Set exercise → The lines to be extracted run from the start of the listing through the line containing "ring, on its flat back."; copy them exactly and nothing else.

Listed records →

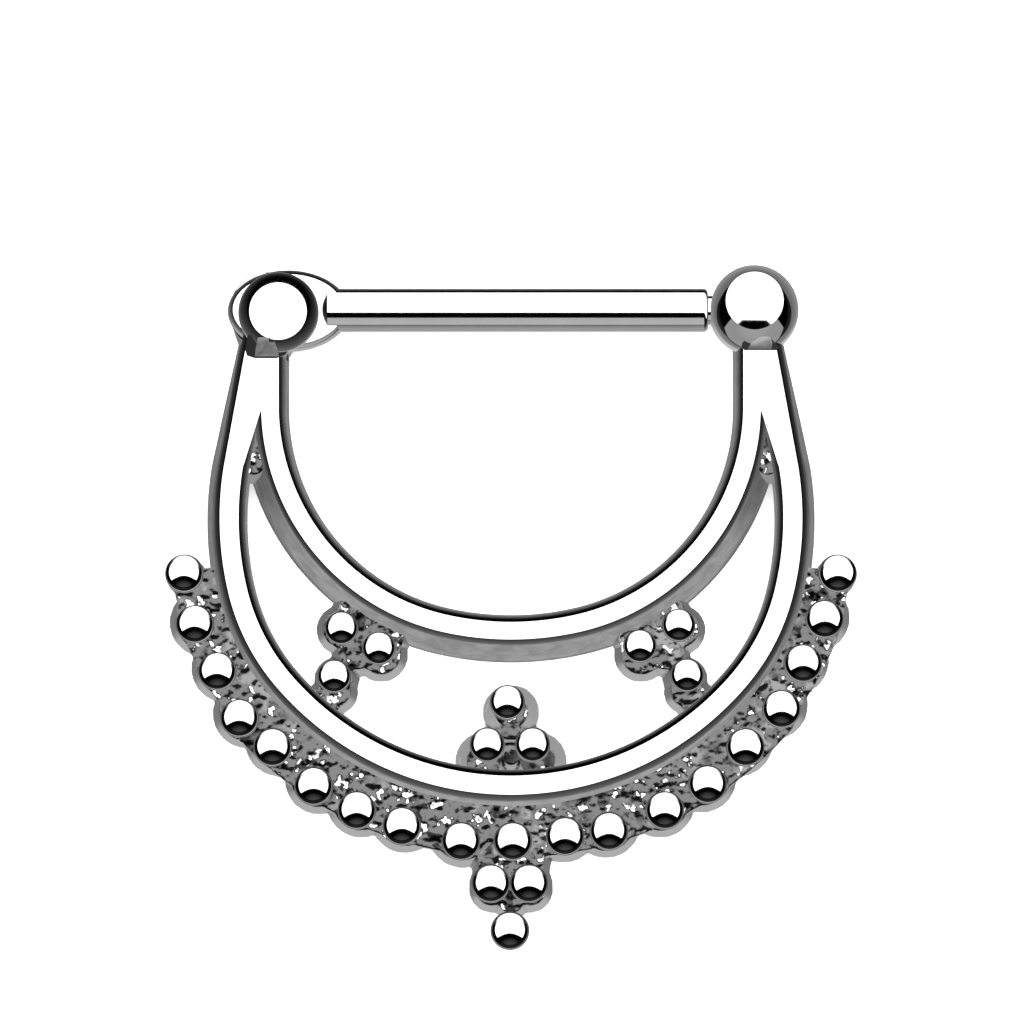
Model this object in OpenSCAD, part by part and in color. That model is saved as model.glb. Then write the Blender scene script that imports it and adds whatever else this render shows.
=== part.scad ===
// Septum ring with a hinged bar, lying on its flat back.
// The ring's plane is XY and its decorated front faces +Z. The bar lies along X, on the +Y side,
// and the beaded fan is on the -Y side. The origin is under the middle of the ring, on its flat back.

/* [Bar] */
// Diameter of the bar that passes through the nose
bar_d = 1.2; // [1.0:0.05:1.3]
// Height of the bar's axis above the flat back
bar_z = 1.2; // [1.15:0.05:1.3]
// Distance of the bar's axis from the middle of the ring
bar_y = 8.25; // [8.15:0.05:8.4]
// Diameter of the reduced tip that enters the catch
tip_d = 0.8; // [0.6:0.05:0.9]
// Length of the reduced tip, round end included
tip_len = 0.68; // [0.6:0.02:0.8]
// Chamfer round the bar's shoulder
shoulder_chamfer = 0.14; // [0.05:0.01:0.2]

/* [Hinge] */
// Distance of the hinge from the ring's axis
hinge_x = 6.5; // [6.4:0.05:6.6]
// Diameter of the dome over the hinge
dome_d = 2.22; // [2.1:0.02:2.3]
// Height of the dome's centre above the flat back
dome_z = 1.4; // [1.3:0.05:1.5]
// Diameter of the round lug behind the hinge
lug_d = 2.2; // [2.1:0.05:2.3]
// How far the lug stands outwards of the hinge
lug_shift = 0.25; // [0:0.05:0.35]
// Diameter of the bar's flat eye
eye_d = 2.2; // [1.8:0.02:2.2]
// How far the eye's middle lies outwards of the hinge
eye_shift = 0.24; // [0:0.02:0.26]
// Thickness of the bar's flat eye
eye_t = 0.8; // [0.6:0.05:0.9]
// Width of the curved neck between the eye and the round bar
neck_w = 2.22; // [2.0:0.02:2.24]
// Distance from the hinge to the end of the curved neck
neck_len = 2.0; // [1.8:0.05:2.2]
// Diameter of the hinge pin
pin_d = 0.6; // [0.5:0.05:0.7]
// Running clearance of the eye, on the radius and on each flat face
run_gap = 0.04; // [0.03:0.01:0.06]

/* [Catch] */
// Distance of the catch ball from the ring's axis
catch_x = 6.75; // [6.65:0.05:6.85]
// Diameter of the catch ball
catch_d = 2.48; // [2.4:0.02:2.6]
// Clearance between the tip and the groove in the catch ball
catch_gap = 0.06; // [0.04:0.01:0.1]

/* [Rails] */
// Height of the rails above the flat back
rail_h = 1.85; // [1.7:0.05:2.0]
// Width of the outer rail's polished front face
outer_face_w = 0.52; // [0.45:0.01:0.6]
// Radius of the outer rail's bottom arc, on the middle of its face
outer_bottom_r = 8.3; // [8.2:0.02:8.4]
// Radius of the outer rail's side arcs
outer_side_r = 5.92; // [5.8:0.02:6.0]
// Radius of the outer rail's upper arcs
outer_upper_r = 8.74; // [8.6:0.02:8.9]
// Width of the inner rail's polished front face
inner_face_w = 0.48; // [0.4:0.01:0.54]
// Radius of the inner rail's bottom arc, on the middle of its face
inner_bottom_r = 8.4; // [8.2:0.1:8.6]
// Radius of the inner rail's side arcs
inner_side_r = 6.2; // [6.1:0.02:6.3]

/* [Beads] */
// Diameter of the beads on the fan's edge
row_bead_d = 1.02; // [0.9:0.02:1.06]
// Diameter of the beads in the two side clusters
side_bead_d = 0.88; // [0.8:0.02:0.92]
// Diameter of the beads in the middle cluster
trio_bead_d = 0.92; // [0.84:0.02:1.0]
// Height of the bead centres above the flat back
bead_z = 1.12; // [1.0:0.02:1.2]
// Thickness of the cast backing that carries the beads
backing_t = 0.9; // [0.8:0.05:1.0]
// How far a scallop of the backing reaches past its bead
lobe_margin = 0.2; // [0.15:0.01:0.3]

/* [Hidden] */
$fn = 64;
OVER = 1;

// Middle of each rail's face at its lowest point
OUTER_BOTTOM_Y = -4.96;
INNER_BOTTOM_Y = -0.68;
// Half of each rail, from its lowest point up to the straight end: radius, angle turned
OUTER_ARCS = [[outer_bottom_r, 49.7], [outer_side_r, 26.9], [outer_upper_r, 23.8]];
INNER_ARCS = [[inner_bottom_r, 12.7], [inner_side_r, 77.3]];
// How far each rail's sloping walls spread towards the back
OUTER_IN_SPREAD = 0.21;
OUTER_OUT_SPREAD = 0.4;
INNER_IN_SPREAD = 0.26;
INNER_OUT_SPREAD = 0.6;
// Each stretch of a rail starts this far inside the one before, and is a hair slimmer than it
JOINT_TURN = 1;
JOINT_LEN = 0.1;
JOINT_STEP = 0.01;
// Where the rails end, inside the hinge lug and the catch ball
STEM_TOP_Y = 7.8;
// Where the faces of the two rails run together, and the lower web between them: x, y
CROTCH_FACE = [[7.42, 3.9], [7.0, 5.25], [6.88, 5.6], [6.88, 7.5], [7.1, 7.5], [7.5, 4.5]];
CROTCH_WEB = [[6.9, 3.4], [7.4, 3.4], [7.3, 5.6], [6.8, 5.6]];
CROTCH_WEB_H = 1.0;

// Foot of the catch ball on the flat back, and where it meets the ball
FOOT_R1 = 1.0;
FOOT_R2 = 1.16;
FOOT_H = 0.8;
// Ends of the hinge pin, and its gap in the lug and the dome
PIN_END_Z = 2.0;
PIN_GAP = 0.01;
PIN_RECESS = 0.02;
// Gap round the eye in its slot, where it turns
SLOT_GAP = 0.06;
// Arc that shapes the neck's upper and lower edge
NECK_ARC_R = 3.0;
NECK_ARC_X = 0.4;
// Taper between the flat neck and the round bar
TAPER_X1 = 1.2;
TAPER_X2 = 1.42;
// The bar reaches its full radius just past the neck, over a very slight cone
TAPER_X3 = 2.02;
TAPER_STEP = 0.01;
// Gap between the bar's shoulder and the catch ball
SHOULDER_GAP = 0.04;

HINGE = [-hinge_x, bar_y];
CATCH = [catch_x, bar_y];
CATCH_R = catch_d / 2;
EYE_Z = bar_z - eye_t / 2;
SHOULDER_X = catch_x - CATCH_R - SHOULDER_GAP;

// Beads on the fan's edge, left to right: x, y
ROW = [
    [-9.08, 0.94], [-8.78, -0.47], [-8.16, -1.78], [-7.54, -3.08], [-6.62, -3.89],
    [-5.48, -4.97], [-4.28, -5.64], [-3.03, -6.08], [-1.39, -6.5], [0.05, -6.5],
    [1.5, -6.36], [2.72, -6.22], [4.27, -5.64], [5.46, -4.92], [6.51, -3.89],
    [7.51, -2.83], [8.11, -1.56], [8.71, -0.33], [9.08, 0.94]
];
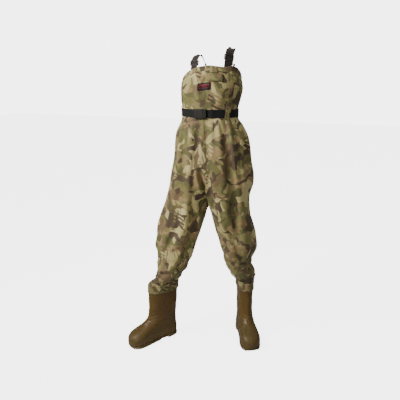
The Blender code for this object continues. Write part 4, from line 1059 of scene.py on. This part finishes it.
# T-shaped closure: the tab above, and the flap that lifts
tb = (bearing_at(0.026, 1.42), bearing_at(0.060, 1.42))
tab = bib_ply("pocket_tab_fabric", tb[0], tb[1], 1.4140, lambda d: bib_top(d) - 0.0012, 0.0031, 0.0017, CAMO_TAB, 10, 10, mu=0.10, mw=0.12)
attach(tab, "torso")
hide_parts("pocket_tab")
fb = (bearing_at(0.008, 1.40), bearing_at(0.083, 1.40))
STITCH["pocket_flap"] = []
flap, _ = ply("pocket_flap_fabric", fb[0], fb[1], 1.3785, 1.4112, lambda z: 0.0026 + 0.0010 * sstep((1.4112 - z) / 0.033), 0.0023, CAMO_TAB, 18, 10)
for mu, mw in ((0.045, 0.10), (0.085, 0.20)):
    def fn_(us, ws):
        d_ = fb[0] + (fb[1] - fb[0]) * us
        z_ = 1.3785 + 0.0327 * ws
        return bib_xyz(d_, z_), 0.0026 + 0.0010 * sstep((1.4112 - z_) / 0.033) + 0.00225
    stitch_ring(fn_, mu, mw, "pocket_flap")
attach(flap, "pocket_flap")
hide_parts("pocket_flap")

# Side bands from the binding down to the belt loops
for name, b0, b1, cad in (("side_band_right_fabric", -72.0, -60.0, "side_band_right"), ("side_band_left_fabric", 44.0, 56.0, "side_band_left")):
    ob = bib_ply(name, b0, b1, 1.3000, lambda d: bib_top(d) - 0.0195, 0.0007, 0.0015, CAMO_BAND, 8, 22, mu=0.12, mw=0.03)
    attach(ob, "torso")
    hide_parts(cad)


def loop_off(z):
    """Belt loops lie on the bib at their ends and stand over the belt between them."""
    d = np.abs(z - BELT_Z)
    return 0.0010 + sstep((0.0345 - d) / 0.0125) * (BELT_OFF + WEB_T + 0.0012 - 0.0010)


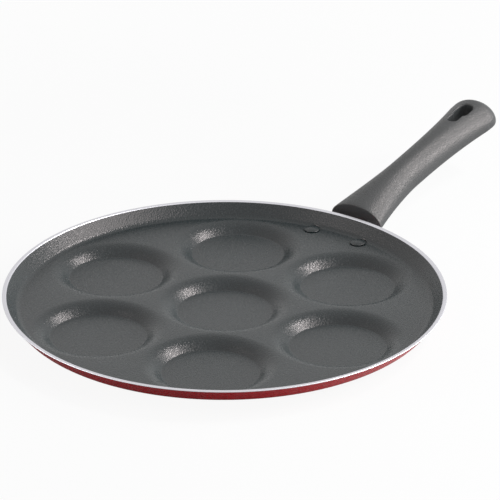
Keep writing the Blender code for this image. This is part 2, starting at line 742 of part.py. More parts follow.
def make_washer(steel, frame, top):
    """Wind one turn of square wire whose ends stand a little apart."""
    inside = WASHER_INSIDE
    outside = inside + 2 * WASHER_HALF_WIDTH
    points = []
    loops = []
    for i in range(ROUND_SEGMENTS + 1):
        share = i / ROUND_SEGMENTS
        turn = WASHER_SPLIT / 2 + (2 * pi - WASHER_SPLIT) * share
        drop = WASHER_SPRING * share
        loops.append(list(range(len(points), len(points) + 4)))
        for radius, height in ((outside, top - drop), (outside, top - drop - WASHER_THICKNESS),
                               (inside, top - drop - WASHER_THICKNESS), (inside, top - drop)):
            points.append((radius * cos(turn), radius * sin(turn), height))
    faces = [face[::-1] for face in bands(loops)] + [loops[0][::-1], loops[-1]]
    return add_object("screw_washer", mesh_of("screw_washer", points, faces), [steel], frame)


def main():
    clear_scene()
    coating = material("speckled_nonstick_coating", (0.095, 0.098, 0.105), 0.45, 0.2)
    enamel = material("red_enamel", (0.30, 0.022, 0.026), 0.2, 0)
    bare = material("trimmed_aluminium", (0.75, 0.75, 0.77), 0.35, 1)
    phenolic = material("moulded_phenolic", (0.075, 0.075, 0.078), 0.35, 0)
    steel = material("zinc_plated_steel", (0.55, 0.55, 0.55), 0.35, 1)
    brass = material("turned_brass", (0.70, 0.52, 0.22), 0.3, 1)
    drill_pan(make_pan(coating, enamel, bare), coating)
    make_rivets(coating)
    bracket = make_bracket(steel)
    frame = make_handle_frame()
    make_grip(phenolic, frame)
    pierce_tongue(bracket, steel, frame)
    make_fasteners(steel, brass, frame)


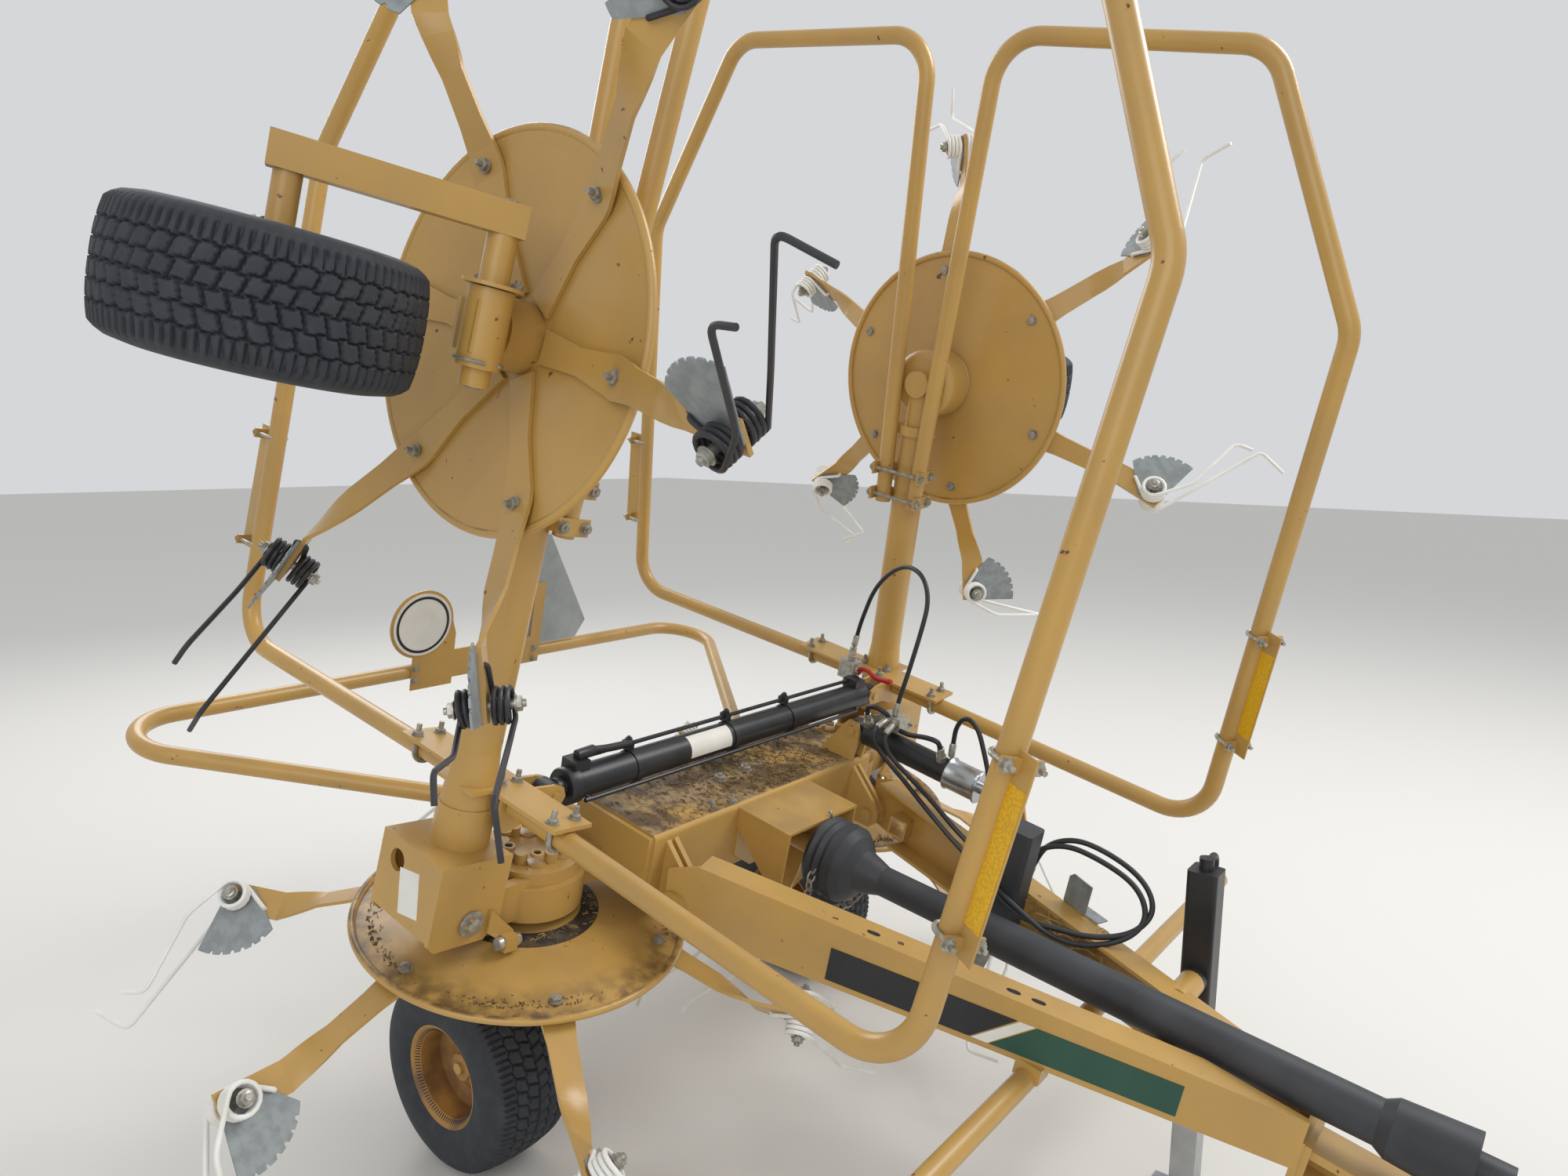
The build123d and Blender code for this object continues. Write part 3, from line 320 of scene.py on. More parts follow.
def beamTopEnamel(name):
    # the same enamel under packed chaff and dust: brown, matt and blotched from above, gold on its sides
    material, tree, shader, place = startMaterial(name, 0.6)
    top = upFacing(tree, 0.8, 0.95)
    coats = [(paintWear["faded"], patches(tree, place, 3.5, 0.35, 0.7))]
    for scale, low, high, tone, share in beamDirt:
        coats.append((tone, patches(tree, place, scale, low, high, 10.0), top, share))
    tree.links.new(paintOver(tree, linear(paintWear["gold"]), coats), shader.inputs["Base Color"])
    return material


def plainFinish(name, first, second, rough, metallic=0.0, scale=12.0, low=0.35, high=0.7):
    # a finish of two near colours in soft patches, 83 mm wide unless a scale is given
    material, tree, shader, place = startMaterial(name, rough, metallic)
    colour = paintOver(tree, linear(first), [(second, patches(tree, place, scale, low, high))])
    tree.links.new(colour, shader.inputs["Base Color"])
    return material


enamel = ochreEnamel("ochreEnamel")
enamelTop = ochreEnamel("ochreEnamelDirtyTop", 0.7)  # pieces on which hay dust lies
enamelBeam = beamTopEnamel("ochreEnamelUnderChaff")
discFinish = {}
for name in rotorPlan:
    middle = rotorSpot([(0, 0, 20)], name)[0]
    discFinish[f"disc_{name}"] = ochreEnamel(f"ochreEnamelDisc_{name}", 0.45, middle)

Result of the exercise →
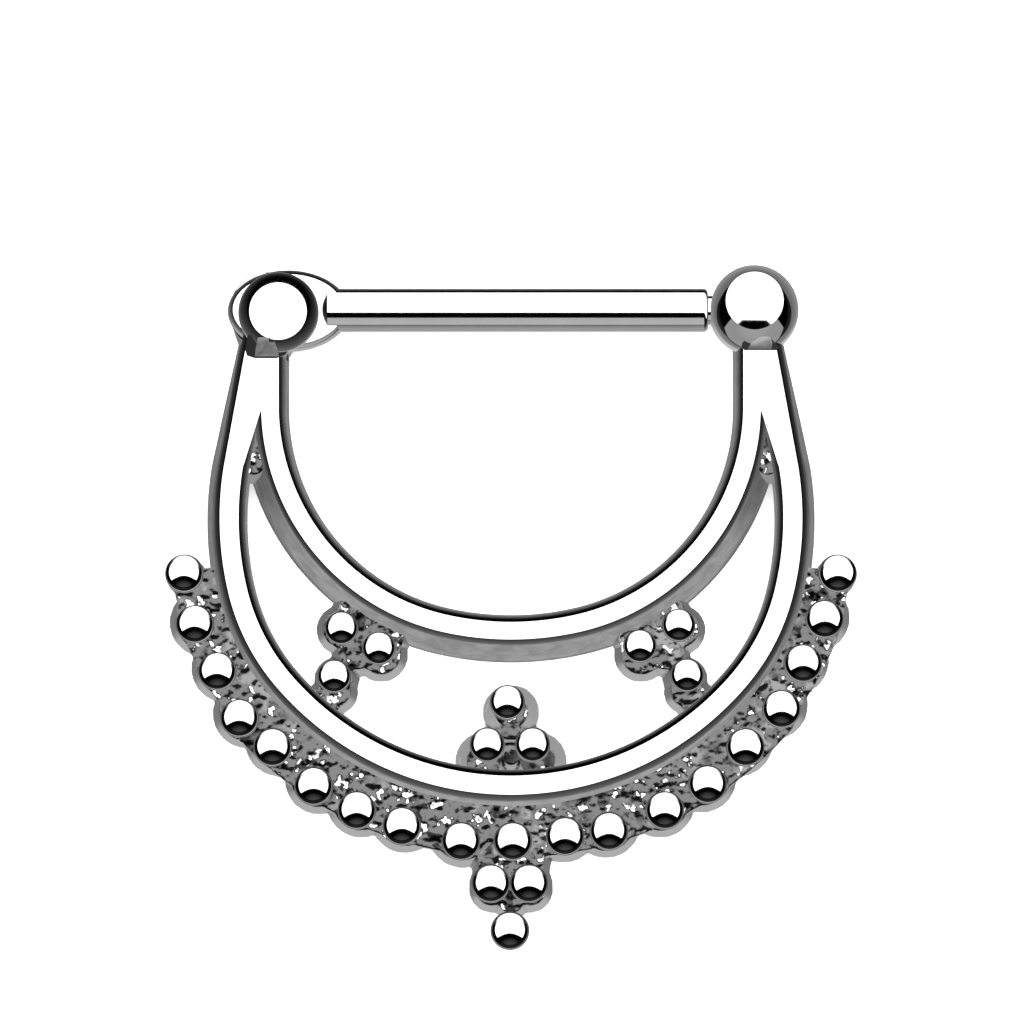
Model this object in OpenSCAD, part by part and in color. That model is saved as model.glb. Then write the Blender scene script that imports it and adds whatever else this render shows.
=== part.scad ===
// Septum ring with a hinged bar, lying on its flat back.
// The ring's plane is XY and its decorated front faces +Z. The bar lies along X, on the +Y side,
// and the beaded fan is on the -Y side. The origin is under the middle of the ring, on its flat back.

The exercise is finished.